The most common conference networking mistake happens before the event even starts: showing up without a clear sense of who you want to meet and why. A conference is not a place to figure out your goals. It is a place to execute on them. Which means the real work of how to network at conferences begins at home, a few days earlier.

Start with the attendee list if it is available, or the speaker lineup if it is not. Identify three to five people you would genuinely like to talk to, not collect, but actually talk to. Understand what they are working on. Think about what you could offer them, an observation, a connection, a question that signals you have done your homework. This reframes the whole experience: you are no longer walking into a room hoping something happens. You are walking in with context. That shift in posture changes everything about how you move through the event, including how you start conversations.


Best Conversation Starters for Networking Events

The reason most networking events strategies conversation starters fail is that they are designed to impress rather than to connect. "What do you do?" is not a bad question, but it is a transactional one, and it puts the other person immediately into pitch mode. The conversations that actually go somewhere tend to start differently.

The simplest conference networking tip is also the least used: be genuinely curious about one specific thing. "What brought you to this particular conference?" opens more than "What do you do?" because it invites a real answer. "What's been the most useful session for you so far?" works because it creates common ground immediately. And "I read your piece on X last month" works best of all, because it tells the other person that this conversation is not random. You chose them. Most people respond to that in ways they do not even fully realize. Once the conversation is moving, the next challenge is not what to say. It is how to approach in the first place.


How to Approach People at Conferences Without Awkwardness

The awkwardness most people feel at business networking events is almost always in the anticipation rather than the moment itself. Once you are actually talking to someone, the social discomfort dissolves quickly. The hard part is the three seconds before you open your mouth.

Removing the pressure of the outcome helps more than any technique. You are not trying to close a deal or make a lifelong friend. You are having one conversation. That is all. Walk toward someone who is standing alone, or hovering at the edge of a group that has space. Make eye contact. Say something true: "I haven't seen you in the earlier sessions, are you just arriving?" is enough. You do not need a perfect line. You need a genuine one. The rest follows from there, or it doesn't, and either outcome is fine. What matters is that you were present enough to notice the person in front of you, which brings us to the mistakes that quietly undo all of that presence.

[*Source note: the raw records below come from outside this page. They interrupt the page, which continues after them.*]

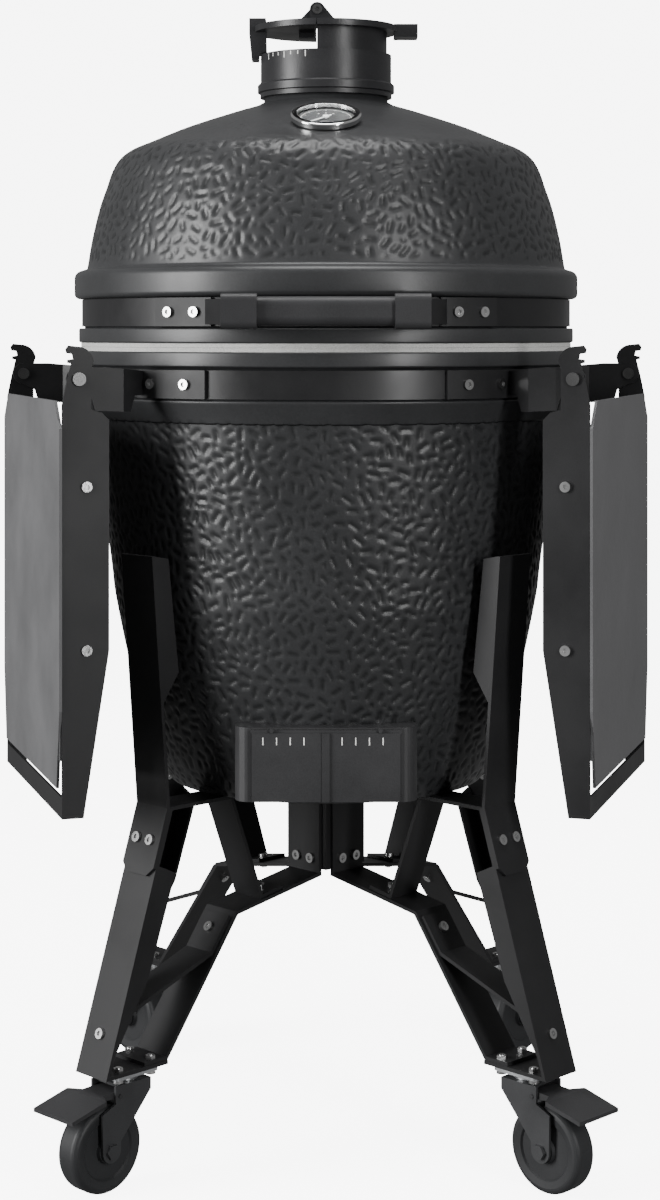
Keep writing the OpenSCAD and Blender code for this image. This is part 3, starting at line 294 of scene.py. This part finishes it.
def sink(piece, line, dents, fade, depth):
    """Moves a revolved skin's vertices in by the dents, and keeps the depth as an attribute, which the glaze
    uses to paint shade in the dents.
    """
    mesh = piece.data
    co = np.empty(len(mesh.vertices) * 3)
    mesh.vertices.foreach_get("co", co)
    co = co.reshape(-1, 3)
    r, z = np.hypot(co[:, 0], co[:, 1]) / MM, co[:, 2] / MM
    p = np.array(line)
    run = np.concatenate([[0], np.cumsum(np.hypot(*np.diff(p, axis=0).T))])
    up = p[0, 1] < p[-1, 1]
    zs, rs, ss = (p[:, 1], p[:, 0], run) if up else (p[::-1, 1], p[::-1, 0], run[::-1])
    s = np.interp(z, zs, ss)
    on_line = (np.abs(np.interp(z, zs, rs) - r) < 1.0) & (z >= zs[0] - 0.01) & (z <= zs[-1] + 0.01)
    relief = dents.at(s, np.arctan2(co[:, 1], co[:, 0])) * fade(z) * on_line
    slope = np.interp(z, zs, np.gradient(rs, zs))
    hit = relief > 0
    out = np.column_stack([co[hit, 0] / r[hit] / MM, co[hit, 1] / r[hit] / MM, -slope[hit]])
    out /= np.linalg.norm(out, axis=1)[:, None]
    co[hit] -= out * (relief[hit] * depth)[:, None]
    mesh.vertices.foreach_set("co", co.ravel())
    mesh.attributes.new("relief", "FLOAT", "POINT").data.foreach_set("value", relief.astype(np.float32))
    mesh.update()


def join_shading(upper, lower):
    """Gives two skins that share a ring the same normals along it."""
    normals, shared = {}, {}
    for piece in (upper, lower):
        mesh = piece.data
        n = np.empty(len(mesh.vertices) * 3, np.float32)
        mesh.vertices.foreach_get("normal", n)
        co = np.empty(len(mesh.vertices) * 3, np.float32)
        mesh.vertices.foreach_get("co", co)
        n, co = n.reshape(-1, 3), np.round(co.reshape(-1, 3), 5)
        normals[piece.name] = (n, co)
        for i, key in enumerate(map(tuple, co)):
            shared.setdefault(key, []).append((piece.name, i))
    for found in shared.values():
        if len({name for name, _ in found}) == 2:
            total = sum(normals[name][0][i] for name, i in found)
            for name, i in found:
                normals[name][0][i] = total / np.linalg.norm(total)
    for piece in (upper, lower):
        piece.data.normals_split_custom_set_from_vertices(normals[piece.name][0].tolist())


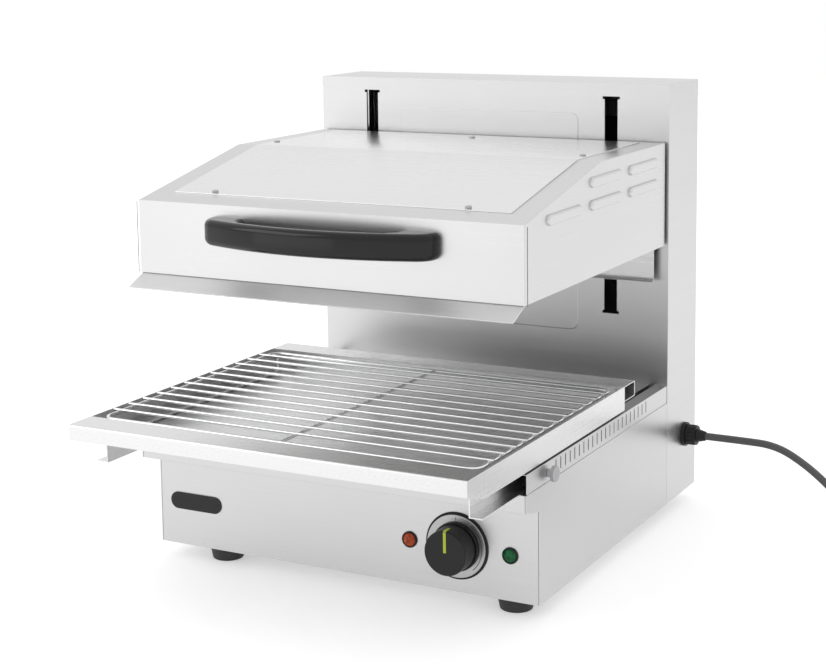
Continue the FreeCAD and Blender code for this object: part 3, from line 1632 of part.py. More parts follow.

Common Networking Mistakes to Avoid at Conferences

The biggest conference networking mistakes are rarely dramatic. They are quiet. Talking too much about yourself too early. Pitching before trust exists. Spending the whole event with people you already know because it is comfortable.

But the mistake that costs the most is also the most invisible: treating every conversation as equally important. Some conversations are worth ten minutes of real attention. Others are pleasant but going nowhere, and the networking skills for professionals that separates effective people from busy ones is knowing the difference quickly and moving on without guilt. There is a version of networking that looks very productive from the outside, lots of handshakes, lots of cards, lots of motion, and produces almost nothing. You cannot have five meaningful conversations if you spend the day trying to have fifty polite ones. Depth is the point. Volume is a distraction. And depth requires one more thing that most people underestimate: what you do after the event ends.


How to Follow Up After a Networking Event

This is where most conference networking strategies quietly collapse. The event was good. The conversations were real. And then a week passes and nothing has happened because the specific texture of those interactions has faded and nobody knows quite how to pick them up again.

Research consistently shows that most meaningful professional outcomes require at least five touchpoints after an initial meeting, yet the majority of professionals follow up fewer than twice. The gap is not intention. It is infrastructure. Effective follow-up strategies after conferences are time-sensitive: within 48 hours, send a short message that references something specific from your conversation. Not "great to meet you," but "I kept thinking about what you said about your distribution problem, and I have one person you should talk to." That specificity signals that you were actually present, not just collecting contacts. For the connections worth developing further, Cardixx, a Vienna-based professional networking platform built around real-world interactions, offers a way to track exactly this context: who you met, what was discussed, and when to follow up, so that the conversation you started at a conference has somewhere to go. How to turn conference contacts into business opportunities is ultimately a question of structure. The relationship was started in the room. The structure keeps it alive after you leave.

Elena changed her approach after Berlin. She started going to conferences with a list of five names instead of a bag of cards. She stopped trying to meet everyone and started trying to actually talk to someone. The last time I saw her, she mentioned almost in passing that two of her current clients had started as conference conversations. Not from the eleven cards she collected that first day. From the three real conversations she had the second time around.

The math, as always, was in the details.